Early figures for investigations opened by the FCA into breaches of money laundering rules by crypto firms were not auspicious. In a freedom of information response from June 2022, the FCA confirmed it had not opened any investigations despite becoming responsible for their supervision, with respect to money laundering rules, since January 2021.
However, recent action by the FCA suggests that it is takings its existing supervisory duties concerning the crypto sector seriously. Two cases fought successfully by the FCA in the Upper Tribunal in the summer of 2022 have shown the FCA taking a robust approach to the registration of cryptoasset exchange providers, and application of the MLR (see Gidiplus Ltd v the FCA  UTUT 00043 (TCC) and Vladimir Consulting Ltd v the FCA  UKUT 00168 (TCC)).

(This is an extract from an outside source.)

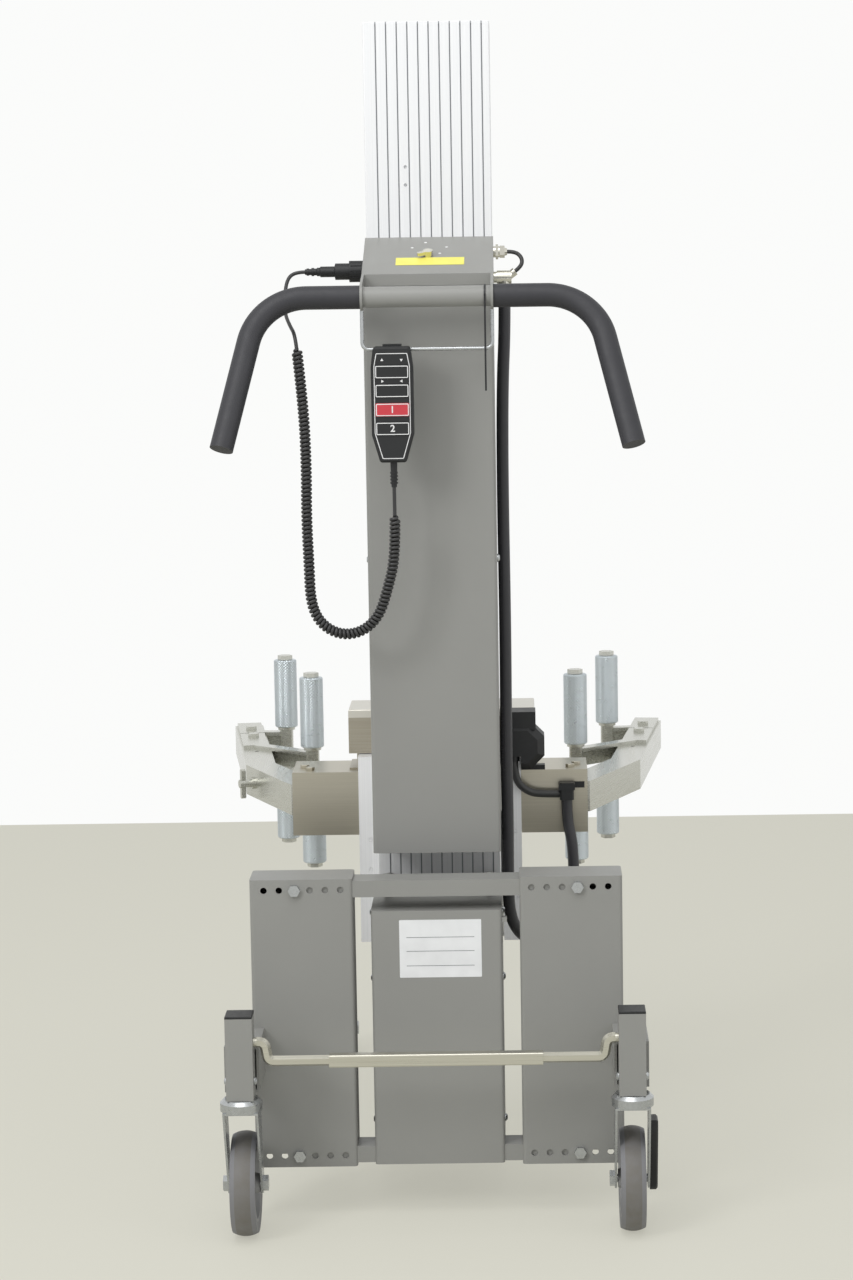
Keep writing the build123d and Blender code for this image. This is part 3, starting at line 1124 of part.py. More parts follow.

More recently in September, in Money Brain Ltd v the FCA  UKUT 00257 (TCC), the FCA has refused an application by a firm to be registered under the MLR on grounds that it was a not a “fit and proper person”, under Regulation 58A of the MLR. Significantly, the FCA’s determination, which was upheld by the Upper Tribunal, was based on misleading statements on the firm’s website asserting that that a token was ‘asset-backed’ when in truth it was not. Interestingly, the judgment in the case shows that the FCA’s financial promotions team led much of its engagement with the firm. The FCA also expressly relied on the findings of Lady Gloster’s report, which stated that a firm’s business should be considered “holistically”, in justifying the broad approach it has taken to the application of its regulatory responsibilities.
If the FCA has the will and resources to take a similarly robust approach when its powers are widened, then cases like these augur well for future regulation of the sector.
The government has repeatedly stated its intention for the country to be a “global hub” for crypto. Its intentions and willingness to act are encouraging. Although there are promising signs, many may question whether the coming regulatory changes are enough and the FCA is sufficiently resourced to ensure that bad actors within the industry are contained and a compliant, regulated crypto sector nurtured.